Cassidy Continues Battle on Behalf of Stanford Ponzi Scheme Victims
WASHINGTON—U.S. Senator Bill Cassidy, M.D. (R-LA) met with attorneys representing Société Générale (SocGen), a bank reportedly holding $210 million in stolen assets from the Stanford Ponzi Scheme. This meeting was in response to Cassidy and U.S. Senator John Kennedy demanding that SocGen return the funds to Allen Stanford’s victims.
“It’s unbelievable—ten years since the Stanford Ponzi Scheme and less than 5 percent of the $7 Billion Stanford took has been returned to victims. He went after hardworking teachers, nurses, firefighters and middle-class folks in Louisiana,” said Dr. Cassidy. “This money belongs to the victims of the Stanford Ponzi Scheme and should be returned without delay. It should not be spent in endless litigation.”
The full text of Cassidy and Kennedy’s letter is below:
Dear Mr.
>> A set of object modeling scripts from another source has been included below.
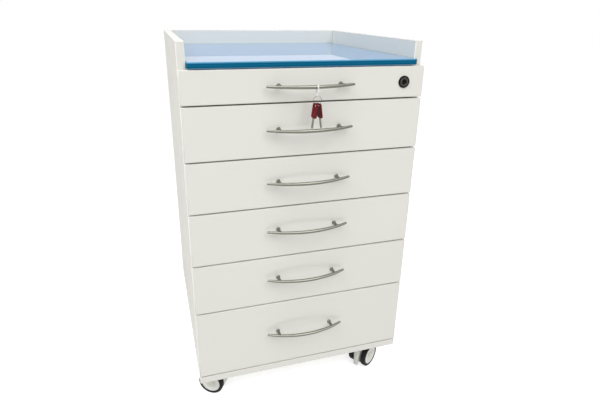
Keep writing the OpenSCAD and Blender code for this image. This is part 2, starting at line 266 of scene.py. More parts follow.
def black_plate(name, colour, shine):
    """Black plated lock metal with a soft sheen."""
    mat, shader = new_material(name, colour, 0.34, specular_ior_level=shine)
    tint(mat, shader, grain(mat, 250), shades(colour, 0.7, 1.4))
    gloss(mat, shader, grain(mat, 400), 0.28, 0.42)
    relief(mat, shader, grain(mat, 2500), 0.015 * MM)
    return mat


def key_steel(name, colour):
    """Milled steel: lines along the blade."""
    mat, shader = new_material(name, colour, 0.3, metallic=1.0)
    tint(mat, shader, grain(mat, 400), shades(colour, 0.85, 1.05))
    gloss(mat, shader, grain(mat, 900, (1, 1, 0.06), 2), 0.22, 0.4)
    relief(mat, shader, grain(mat, 2500, (1, 1, 0.04), 2), 0.02 * MM)
    return mat


def moulded_plastic(name, colour, roughness, shine=0.5):
    """Injection-moulded plastic with a fine spark-eroded skin."""
    mat, shader = new_material(name, colour, roughness, specular_ior_level=shine)
    tint(mat, shader, grain(mat, 90), shades(colour, 0.95, 1.02))
    gloss(mat, shader, grain(mat, 220), roughness - 0.06, roughness + 0.07)
    relief(mat, shader, grain(mat, 2200), 0.02 * MM)
    return mat


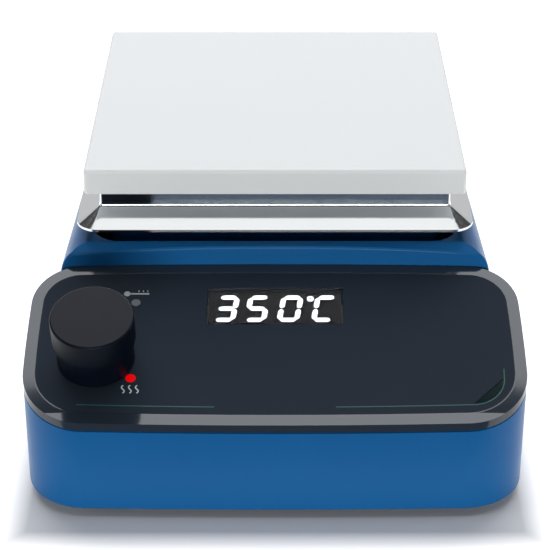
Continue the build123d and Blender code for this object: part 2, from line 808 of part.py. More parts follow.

Krupa,
It has been nearly 10 years since the collapse of Stanford International Bank (SIB) and Allen Stanford’s arrest for running the second largest Ponzi scheme in United States history. But nearly a decade later, more than 21,000 of Stanford’s victims have yet to be repaid in any meaningful way. Currently, Société Generale (SocGen) and specifically its subsidiary SG Private Banking (Suisse) SA reportedly holds $210 million in frozen assets as a result of the Stanford Ponzi scheme. We strongly urge you to return these funds to their rightful owners without further delay. Regulatory intervention should not be necessary for Stanford’s victims to receive the justice they deserve.
SocGen aided and abetted Stanford’s banking outside the United States, and SocGen has continued to hold his victims’ money hostage. As you know, the U.S. Department of Justice intervened on behalf of the victims in negotiating the payment of these funds, but SocGen is arguing that it is indemnified by Stanford for their role and therefore can use the $210 million it holds in Switzerland to offset any legal judgments.
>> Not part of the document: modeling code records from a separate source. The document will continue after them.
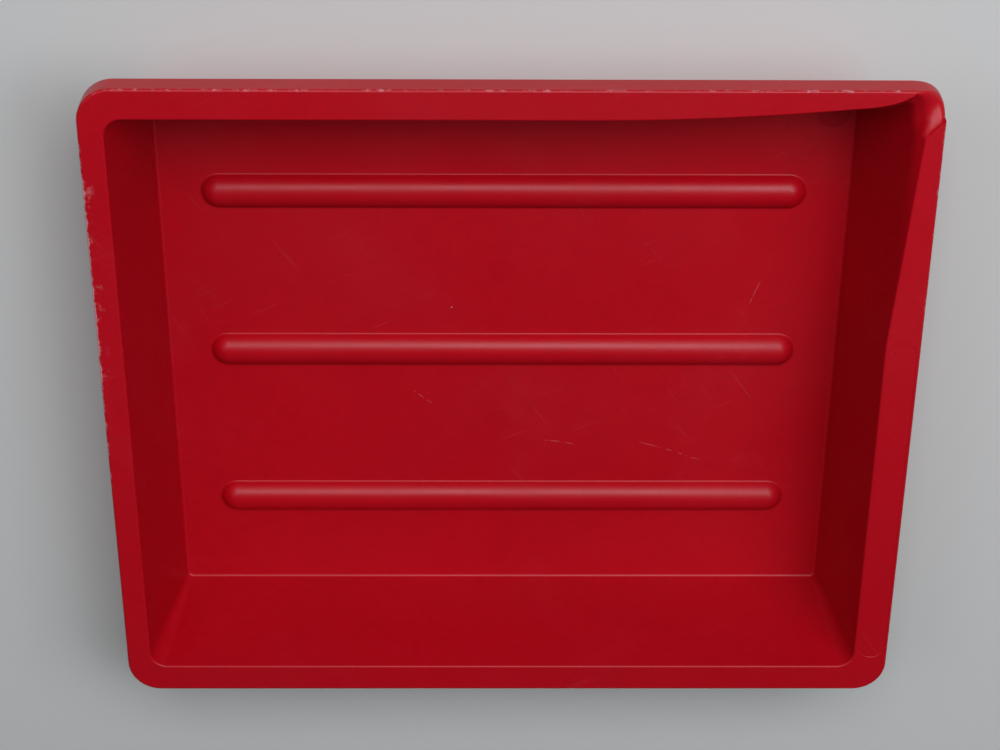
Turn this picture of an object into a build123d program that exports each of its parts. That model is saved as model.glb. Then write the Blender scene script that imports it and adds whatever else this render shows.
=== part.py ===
from build123d import *
import os
from math import cos, radians, sqrt, tan

# A one-piece moulded developing tray: a flat floor with three raised ribs, four sloping walls,
# a flat rim turned down at its outer edge, and a pouring lip at the back right corner.
# Millimetres. +X is the tray's right, +Y its back and +Z up. The origin is on the table,
# under the middle of the outer rim. Each node is one region of the moulding. The regions meet
# face to face.

# Overall
outer_length = 306.0  # along X, over the top of the rim
outer_width = 255.4  # along Y, over the top of the rim
basin_depth = 54.2  # from the top of the rim to the floor

# Material
floor_thickness = 2.2
wall_thickness = 2.0
rim_thickness = 2.2
skirt_thickness = 2.0
rib_thickness = 2.0

# Rim
left_rim_width = 9.3
right_rim_width = 13.3
end_rim_width = 11.4  # along the front and the back
rim_corner_radius = 12.5
opening_corner_radius = 6.5

# Skirt, the turned-down edge of the rim
skirt_drop = 10.6  # from the top of the rim to the skirt's lower edge
skirt_flare = 0.5  # how far the lower edge stands out past the rim, on each side

# Basin
wall_draft = 8.7  # degrees from upright
floor_corner_radius = 2.5

# Ribs: half-round bars, hollow beneath
rib_radius = 7.0
rib_height = 5.0  # above the floor
rib_end_gap = 16.5  # from a rib's tip to the side wall
rib_side_gap = 39.9  # from the middle of the outer ribs to the front or back wall

# Pouring lip
spout_back_run = 80.0  # where the back wall starts to flare, from the corner of the opening
spout_side_run = 86.0  # the same along the right wall
spout_back_flare = 9.0  # how far the back wall's top edge has moved out at the mouth
spout_side_flare = 6.5  # the same for the right wall
spout_throat_run = 7.0  # from the corner of the opening, along the right wall, to its throat
mouth_back_shift = 2.0  # how far past the corner of the opening the back edge runs
lip_depth = 4.5  # how far the lip dips below the rim

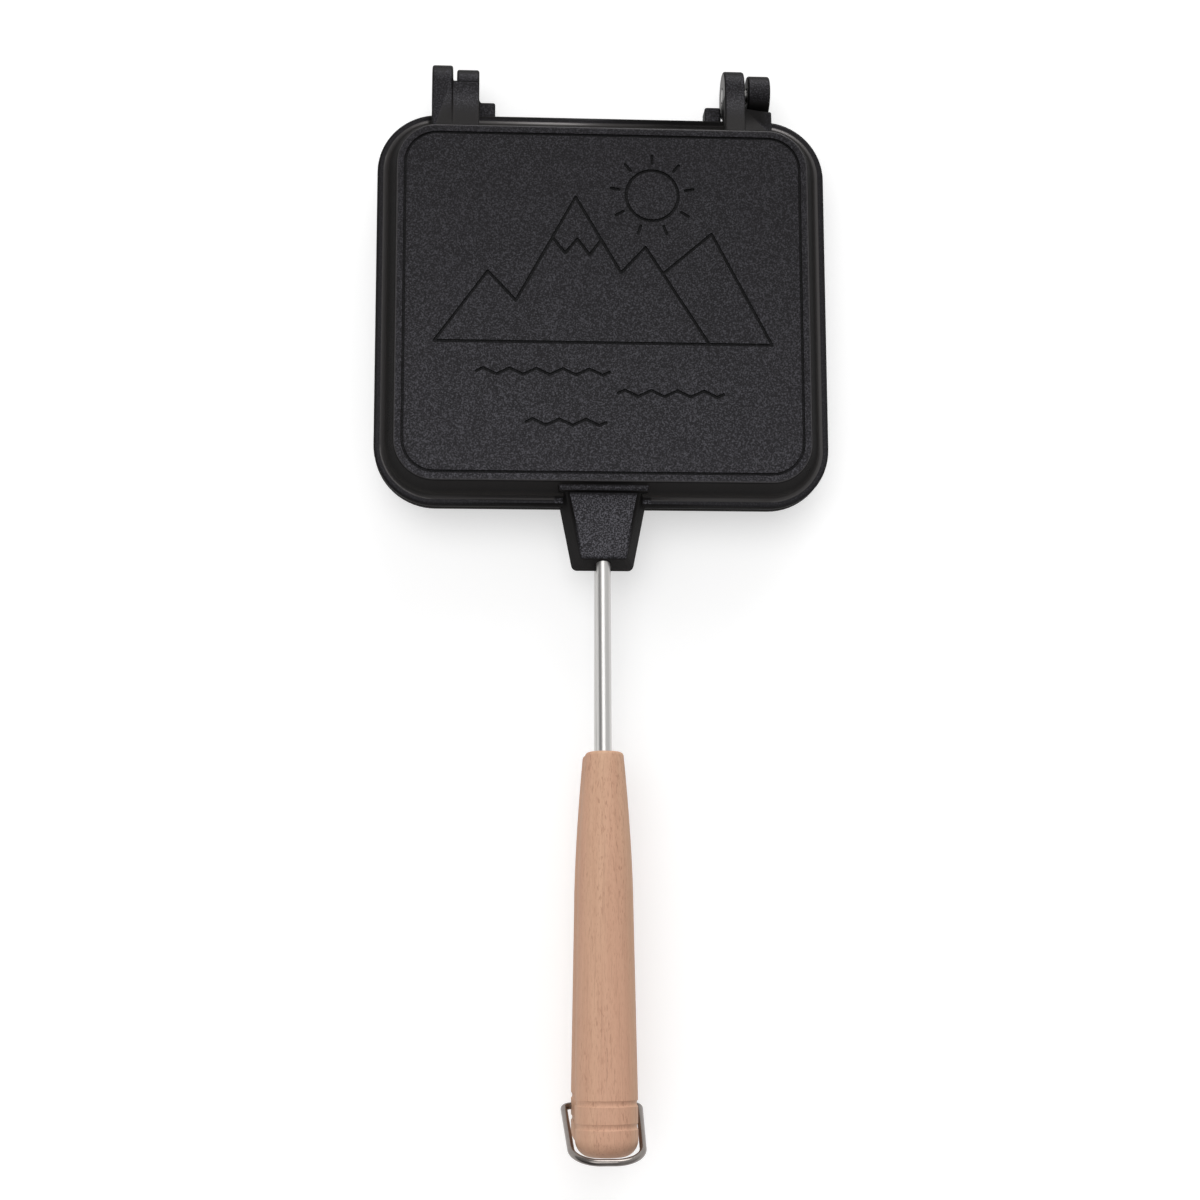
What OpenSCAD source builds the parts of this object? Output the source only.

Let us be very clear: this is not your money. It belongs to American citizens, who have been victimized by SIB with your complicity. Refusing to return their money has prolonged their suffering, and it is unacceptable. It has been over five years since the U.S. Department of Justice brokered a Settlement Agreement and Cross Border Protocol to allow for the expedited distribution of these funds, yet the victims still have not received their money.
From the beginning of the relationship, Stanford’s propensity for criminal activity was no surprise to SocGen. Indeed, SocGen hired a private investigation firm prior to going into business with Allen Stanford. The firm’s report concluded that “Stanford International Bank has had a somewhat dubious reputation for many years,” had been used to launder considerable volumes of criminally obtained funds, and SocGen should be concerned that “it would be very difficult for [SocGen] to defend itself or its reputation should any problems arise in the future.” However, SocGen made the decision to go into business with SIB anyway, which predictably resulted in the very activities described in the investigator’s report.
In light of the recent $1.34 billion settlement and deferred prosecution agreement SocGen entered into with U.S. authorities related to sanctions violations and the June 2018, $1.3 billion settlement with U.S. authorities related to bribery and Libor manipulation, we believe it is time for SocGen to address the fallout from its other dubious business practices and return these funds to their rightful owners.
Please begin the process of releasing these funds immediately. Within 21 days, please present to us your plan to quickly return all of these assets to our constituents and the other victims of Allen Stanford’s fraud. While countless banks avoided doing business with SIB, SocGen chose to facilitate a massive Ponzi scheme and should not expect to be exonerated by the arrest of its orchestrator.